Kemungkinan kedua, adalah mereka yang menyambut, menyembah, dan memberikan persembahan. Orang-orang seperti ini melihat kebenaran janji Allah dalam diri Yesus Kristus, Sang Mesias itu. Ia menjadi pengharapan yang dinanti-nantikan oleh karena Dialah yang akan menyatakan kepenuhan Allah dalam wujud manusia. Dialah yang akan menghadirkan damai sejahtera, maka menyambut, menyembah dan memberikan kemuliaan kepada-Nya merupakan sebuah keniscayaan.

Diperhadapmukakan dengan narasi Matius, sebuah pertanyaan ditujukan kepada kita. Ada dalam kelompok manakah kita sekarang? Apakah kelompok pertama yang merasa terancam dengan kehadiran Kristus sehingga dengan demikian kita harus menolak dan menyingkirkan-Nya? Bisa jadi kita adalah orang-orang yang dekat sekali dengan Kitab Suci, kental dengan apa yang namanya pelayanan, hafal doktrin-doktrin Kekristenan, pendekkataorang religius. Namun, bukankah ahli Taurat dan orang Farisi juga seperti itu?

Bisa jadi dalam pelayanan dan kehidupan rohani, kita tampil sebagai orang saleh. Namun sebenarnya perkataan dan ajaran Sang Mesias itu kita tolak, kita singkirkan: kita tidak peduli dengan pergumulan dan kesulitan orang lain. Kita sibuk dengan “wilayah kekuasaan dan kenyamanan” sendiri. Sulit berbagi ruang dan uang dengan sesama. Mudah mengeluarkan kata-kata sinis dan menyakitkan, selalu ingin dinomorsatukan. Suka mendominasi topik pembicaraan. Sibuk mencari hormat dan arogan.
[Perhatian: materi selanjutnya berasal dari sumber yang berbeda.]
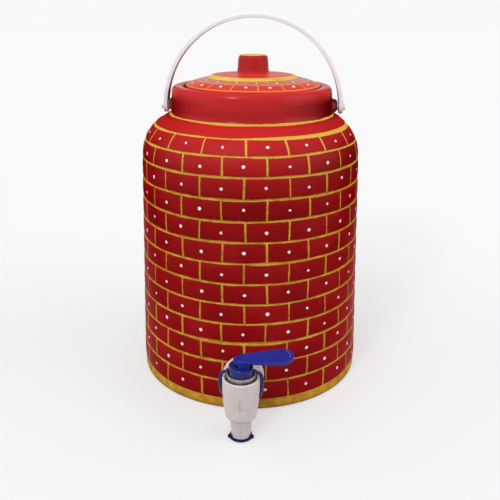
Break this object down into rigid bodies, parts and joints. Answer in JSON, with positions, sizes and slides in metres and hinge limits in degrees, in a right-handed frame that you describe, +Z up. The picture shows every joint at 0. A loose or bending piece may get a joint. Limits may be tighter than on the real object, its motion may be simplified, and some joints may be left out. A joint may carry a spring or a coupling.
{
  "type": "clay water pot with tap",
  "caption": "Red-painted clay water pot with a brick pattern, a clay lid, a plastic bail handle and a lever tap low on its wall.",
  "frame": {"origin": "centre of the pot's base, on the plane that it stands on", "axes": "+Z up along the pot's axis, -Y towards the tap, +X to the right seen from the tap's side"},
  "size_m": [0.2327, 0.2895, 0.3614],
  "materials": {
    "painted_clay": "satin",
    "white_plastic": "gloss",
    "tap_plastic": "satin",
    "blue_plastic": "satin",
    "brown_strip": "matte",
    "steel": "satin",
    "nut_metal": "satin",
    "rubber": "matte"
  },
  "bodies": {
    "pot": {"pot_body": "painted_clay", "tap_body": "tap_plastic", "outer_gasket": "rubber", "inner_gasket": "rubber", "back_nut": "tap_plastic", "ring_nut": "nut_metal", "tap_cap": "blue_plastic", "lever_pin": "blue_plastic", "pivot_bolt_left": "white_plastic", "pivot_bolt_right": "white_plastic", "pivot_washer_left": "white_plastic", "pivot_washer_right": "white_plastic", "pivot_nut_left": "white_plastic", "pivot_nut_right": "white_plastic"},
    "lid": {"lid": "painted_clay"},
    "handle": {"handle": "white_plastic", "handle_inlay": "brown_strip"},
    "lever": {"lever": "blue_plastic"},
    "stem": {"valve_stem": "steel", "stem_pin": "steel", "valve_seal": "rubber", "valve_spring": "steel"},
    "yoke": {"yoke": "blue_plastic"}
  },
  "joints": [
    {"name": "lid_lift", "type": "slide", "parent": "pot", "child": "lid", "axis": [0, 0, 1], "range_m": [0, 0.018]},
    {"name": "handle_swing", "type": "hinge", "parent": "pot", "child": "handle", "pos_m": [0.0012, 0, 0.276], "axis": [1, 0, 0], "range_deg": [-87, 87]},
    {"name": "lever_press", "type": "hinge", "parent": "pot", "child": "lever", "pos_m": [0.00515, -0.15628, 0.073], "axis": [-0.1392, 0.9903, 0], "range_deg": [0, 12], "stiffness_Nm_per_rad": 0.15, "springref_deg": -11.46},
    {"name": "stem_lift", "type": "slide", "parent": "pot", "child": "stem", "axis": [0, 0, 1], "range_m": [0, 0.0011], "deforming": ["valve_spring"]},
    {"name": "yoke_push", "type": "hinge", "parent": "pot", "child": "yoke", "pos_m": [0, -0.157, 0.0683], "axis": [1, 0, 0], "range_deg": [0, 2.4]}
  ],
  "couplings": [
    {"joint": "stem_lift", "follows": "lever_press", "m_per_rad": 0.0052},
    {"joint": "yoke_push", "follows": "lever_press", "ratio": 0.2}
  ]
}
Saya kira dalam kondisi seperti ini sulit bagi kita untuk benar-benar – seperti orang Majus – menyembah-Nya dengan tulus, apalagi memberikan persembahan yang terbaik.

Cerita Bintang Betlehem dan orang Majus mengajak kita untuk bersikap arif agar kita menggunakan akal budi dan pengetahuan kita untuk berjumpa dengan-Nya. Pengetahuan itu menuntun kita kepada Kristus.